このコロナによってリモートワークが増え、出勤が減って、スーツの販売が減りました。そこで、デパート側としても、スペースの活用を考えざるをえなかったのです。
また、顧客側も、リモートワークもあり、自宅にいる時間も増えます。そうなると、何か部屋に癒しが欲しい、というニーズが出て、手っ取り早い植物の人気が出そうです。その中でも手入れが簡単で、マンションなどでも育てやすい苔に目をつけた、ということです。
日経新聞によると、このスペースの発案者は女性の方だそうです。松屋のテラリウムの写真を見てみると、小さい瓶から、金魚鉢のサイズくらいの大きなものの中に、ジオラマのようなものまでかなりの種類が売られています。

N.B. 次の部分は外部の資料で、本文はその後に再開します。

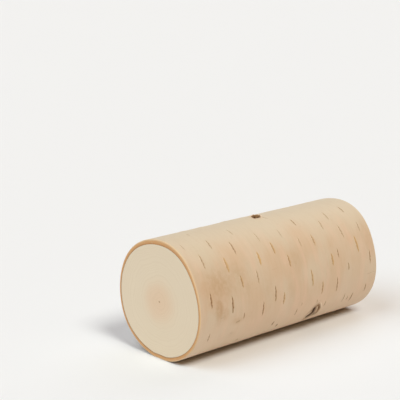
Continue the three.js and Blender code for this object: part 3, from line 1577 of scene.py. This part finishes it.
@dataclass(frozen=True)
class SandedBirchEndGrain:
    """Birch end grain, sawn and sanded: pale cream, with rings that hardly show.

    The heart is a little pinker, there is a brown dot at the pith, and the saw's fine lines catch
    the light.
    """

    ground: str = "#e9d9be"
    washes: tuple[Wash, ...] = (
        Wash("clouds", "#ebdcc1", 0.3, 0.7, 0.5),
        Wash("heartwood", "#e8c4a1", 0.0, 1.0, 0.55),
        Wash("rings", "#cdb48e", 0.0, 1.0, 0.11, through="clouds"),
        Wash("pores", "#cdb48e", 0.5, 0.75, 0.14),
        Wash("sapwood", "#e3d8c0", 0.0, 1.0, 0.6),
        Wash("pith", "#a98258", 0.0, 1.0, 0.7),
    )
    reliefs: tuple[Relief, ...] = (Relief("saw", 0.05, 0.12), Relief("pores", 0.08, 0.2))
    ring_mm: float = 2.4
    ring_swing: float = 0.45  # how uneven the years are, in rings
    heart_mm: tuple[float, float] = (1.0, 29.0)  # where the heart's colour starts to fade, and ends
    pith_mm: tuple[float, float] = (0.4, 1.1)
    wander_mm: float = 2.4  # how far the rings stray from true circles
    saw_line_mm: float = 1.3
    gloss: Gloss = Gloss(0.6, 1.5, specular=0.35)

    def material(self) -> bpy.types.Material:
        """Makes the sawn wood's material.

        Returns:
            The material.
        """
        material, tree, shader = self.gloss.material("birch end grain, sanded")
        patterns = self.patterns(tree)
        colour = lay_washes(tree, self.ground, self.washes, patterns)
        tree.links.new(colour, shader.inputs["Base Color"])
        tree.links.new(lay_relief(tree, self.reliefs, patterns), shader.inputs["Normal"])
        return material

    def patterns(self, tree: bpy.types.NodeTree) -> Patterns:
        """Makes the wood's patterns.

        Args:
            tree: The node tree to add to.

        Returns:
            The patterns by name.
        """
        place = add_node(tree, "ShaderNodeTexCoord", give="Object")
        pith = (0.0, -PITH_SIDE * METRES, -PITH_HEIGHT * METRES)
        moved = add_node(tree, "ShaderNodeMapping", Vector=place, Location=pith)
        flat = add_node(tree, "ShaderNodeMapping", Vector=moved, Scale=(0.0, 1 / METRES, 1 / METRES))
        away = add_node(tree, "ShaderNodeVectorMath", {"operation": "LENGTH"}, Vector=flat)
        stray = add_node(
            tree,
            EASE,
            Value=solid_pattern(tree, 40, 17),
            From_Min=0.2,
            From_Max=0.8,
            To_Min=-self.wander_mm,
            To_Max=self.wander_mm,
        )
        wavy = add_node(tree, SUMS, {"operation": "ADD"}, Value=away, Value_001=stray)
        even = add_node(tree, SUMS, {"operation": "DIVIDE"}, Value=wavy, Value_001=self.ring_mm)
        years = add_node(tree, SUMS, {"operation": "MULTIPLY"}, Value=even, Value_001=1.1)
        swing = add_node(tree, SUMS, {"operation": "SINE"}, Value=years)
        settings = {"operation": "MULTIPLY_ADD"}
        count = add_node(tree, SUMS, settings, Value=swing, Value_001=self.ring_swing, Value_002=even)
        season = add_node(tree, SUMS, {"operation": "FRACT"}, Value=count)
        growing = add_node(tree, EASE, SMOOTHLY, Value=season, From_Min=0.4, From_Max=0.9)
        resting = add_node(
            tree, EASE, SMOOTHLY, Value=season, From_Min=0.9, From_Max=1.0, To_Min=1.0, To_Max=0.0
        )
        fading = {"To_Min": 1.0, "To_Max": 0.0}
        heart_start, heart_end = self.heart_mm
        pith_start, pith_end = self.pith_mm
        rim = add_node(tree, "ShaderNodeAttribute", {"attribute_name": "wood_depth"}, give="Fac")
        return {
            "clouds": solid_pattern(tree, 30, 22),
            "pores": solid_pattern(tree, 0.6, 0.6, 2.0, 0.6),
            "rings": add_node(tree, SUMS, {"operation": "MULTIPLY"}, Value=growing, Value_001=resting),
            "heartwood": add_node(
                tree, EASE, SMOOTHLY, Value=wavy, From_Min=heart_start, From_Max=heart_end, **fading
            ),
            "pith": add_node(
                tree, EASE, SMOOTHLY, Value=away, From_Min=pith_start, From_Max=pith_end, **fading
            ),
            "sapwood": add_node(tree, EASE, SMOOTHLY, Value=rim, From_Min=0.3, From_Max=1.8, **fading),
            "saw": add_node(
                tree,
                "ShaderNodeTexWave",
                {"wave_type": "BANDS", "bands_direction": "DIAGONAL"},
                give="Fac",
                Vector=place,
                Scale=per_metre(self.saw_line_mm) / 20,
                Distortion=1.5,
                Detail=1.0,
            ),
        }


@dataclass(frozen=True)
class BackgroundPaper:
    """Matt white background paper, a little cool, that gives soft shadows and no reflections."""

    colour: str = "#e8ecee"
    gloss: Gloss = Gloss(0.95, 1.5, specular=0.0)

    def material(self) -> bpy.types.Material:
        """Makes the floor's material.

        Returns:
            The material.
        """
        material, tree, shader = self.gloss.material("white background paper")
        shader.inputs["Base Color"].default_value = linear(self.colour)
        return material


# ---------------------------------------------------------------------------------------------
# The log and its stage
# ---------------------------------------------------------------------------------------------


@dataclass
class BirchLog:
    """The whole log: one closed skin of bark and two sawn ends."""

    trunk: Trunk
    scatter: PoreScatter = field(default_factory=PoreScatter)

    def build(self) -> bpy.types.Object:
        """Makes the log, and sets it in the frame in place of the solid one.

        Returns:
            The log's object.
        """
        placed: list[Mark] = [*KNOTS, *LENTICELS, *SCRATCHES]
        grown = self.scatter.grow(self.trunk, placed)
        REPORT.info("pores: %d placed, %d scattered", len(LENTICELS), len(grown))
        bark = Bark(self.trunk, tuple(placed + grown))
        skin = Skin()
        flat_map = FlatMap(self.trunk)
        edges = bark.grow(skin, flat_map)
        points = np.concatenate(skin.points)
        for facing, edge in zip((-1, 1), edges):
            rim = points[edge]
            along = facing * bark.reach
            height = self.trunk.axis_height(np.full(len(edge), along))
            around = np.linspace(-math.pi, math.pi, len(edge) + 1)[:-1]
            outer = np.hypot(rim[:, 1], rim[:, 2] - height)
            SawnEnd(self.trunk, facing).close(skin, flat_map, edge, around, outer)
        mesh = skin.mesh("log_skin")
        for finish in (RubbedBirchBark(), SawnBirchBark(), SandedBirchEndGrain()):
            mesh.materials.append(finish.material())
        piece = bpy.data.objects.new("birch_log", mesh)
        bpy.context.scene.collection.objects.link(piece)
        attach(piece, "root")
        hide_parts("log")
        REPORT.info("log: %d vertices, %d faces", len(mesh.vertices), len(mesh.polygons))
        return piece


@dataclass(frozen=True)
class Softbox:
    """A soft lamp, far off: where it stands, how wide it looks in degrees, and its light."""

    name: str
    stands: tuple[float, float, float]
    width: float
    power: float
    colour: str

    def place(self) -> None:
        """Puts the lamp in the scene."""
        lamp = bpy.data.lights.new(self.name, "SUN")
        lamp.energy = self.power
        lamp.color = linear(self.colour)[:3]
        lamp.angle = math.radians(self.width)
        softbox = bpy.data.objects.new(self.name, lamp)
        softbox.rotation_euler = Vector(self.stands).to_track_quat("Z", "Y").to_euler()
        bpy.context.scene.collection.objects.link(softbox)


SOFTBOXES = (
    Softbox("key", (-0.1, -0.62, 0.79), 22, 1.9, "#fffdf6"),
    Softbox("overhead", (-0.8, 0.2, 0.97), 50, 1.62, "#dcf1ff"),
    Softbox("back", (0.7, 0.26, 0.9), 50, 0.6, "#f2f6ff"),
)


@dataclass(frozen=True)
class Stage:
    """A plain pale floor, soft studio light and the camera."""

    floor_half: float = 14.0  # metres
    floor_gap: float = 0.00005  # how far the floor lies below the log, in metres
    azimuth: float = -42.4  # the way to the camera, in degrees
    elevation: float = 13.86
    distance: float = 1.098  # metres from the point it aims at
    aim: tuple[float, float, float] = (-0.0327, 0.0302, 0.1145)
    lens: float = 117.6  # millimetres
    sensor: float = 36.0  # millimetres
    room: float = 0.225  # how strong the room's own light is
    walls: str = "#ffbb74"
    backdrop: str = "#f4f3f1"
    softboxes: tuple[Softbox, ...] = SOFTBOXES

    def build(self) -> None:
        """Makes the floor, the lights and the camera."""
        self.floor()
        self.lights()
        self.camera()

    def floor(self) -> None:
        """A wide floor at the log's own ground."""
        mesh = bpy.data.meshes.new("floor")
        half = self.floor_half
        corners = [(-half, -half, 0), (half, -half, 0), (half, half, 0), (-half, half, 0)]
        mesh.from_pydata(corners, [], [(0, 1, 2, 3)])
        mesh.materials.append(BackgroundPaper().material())
        floor = bpy.data.objects.new("floor", mesh)
        floor.location.z = -self.floor_gap
        bpy.context.scene.collection.objects.link(floor)

    def lights(self) -> None:
        """Three soft lamps in a dim, warm room. The camera and gloss see a white backdrop."""
        world = bpy.data.worlds.new("studio")
        world.use_nodes = True
        tree = world.node_tree
        tree.nodes.clear()
        room = add_node(tree, "ShaderNodeBackground", Color=linear(self.walls), Strength=self.room)
        backdrop = add_node(tree, "ShaderNodeBackground", Color=linear(self.backdrop), Strength=1.0)
        seen = add_node(tree, "ShaderNodeLightPath", give="Is Diffuse Ray")
        both = add_node(tree, "ShaderNodeMixShader", Fac=seen, Shader=backdrop, Shader_001=room)
        add_node(tree, "ShaderNodeOutputWorld", Surface=both)
        bpy.context.scene.world = world

        for softbox in self.softboxes:
            softbox.place()

    def camera(self) -> None:
        """The camera, at the viewing angle."""
        lens = bpy.data.cameras.new("camera")
        lens.lens = self.lens
        lens.sensor_width = self.sensor
        lens.clip_end = 100
        camera = bpy.data.objects.new("camera", lens)
        turn = math.radians(self.azimuth)
        rise = math.radians(self.elevation)
        back = Vector((math.sin(turn) * math.cos(rise), -math.cos(turn) * math.cos(rise), math.sin(rise)))
        camera.location = Vector(self.aim) + self.distance * back
        camera.rotation_euler = back.to_track_quat("Z", "Y").to_euler()
        bpy.context.scene.collection.objects.link(camera)
        bpy.context.scene.camera = camera
        bpy.context.scene.view_settings.view_transform = "Standard"


def main() -> None:
    """Builds the stage and the log."""
    logging.basicConfig(level=logging.INFO, format="%(name)s: %(message)s")
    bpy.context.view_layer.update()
    low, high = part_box("log")
    Stage().build()
    BirchLog(Trunk(length=(high[0] - low[0]) / METRES)).build()


if __name__ == "__main__":
    main()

紳士服売り場で、苔を売ることは、一見奇抜な発想に見えますが、このような背景を考えてみると、とても理にかなったアイディアでの販売促進です。やはり、厳しい状況の今、世の中がどう動いているのかをつかみ、自社で何ができるかを把握して初めて、このようなアイディアが出てくるのでしょう。
この取り組みまでの流れである、市場の変化、販売の機会の増加、男性をターゲットにする戦略の構築、売り物の開発、という理にかなった、一連の流れの中での企画に見受けられます。その意味でも、「新しい顧客が取れない」という売れない問題の解決策の、参考にできる事例です。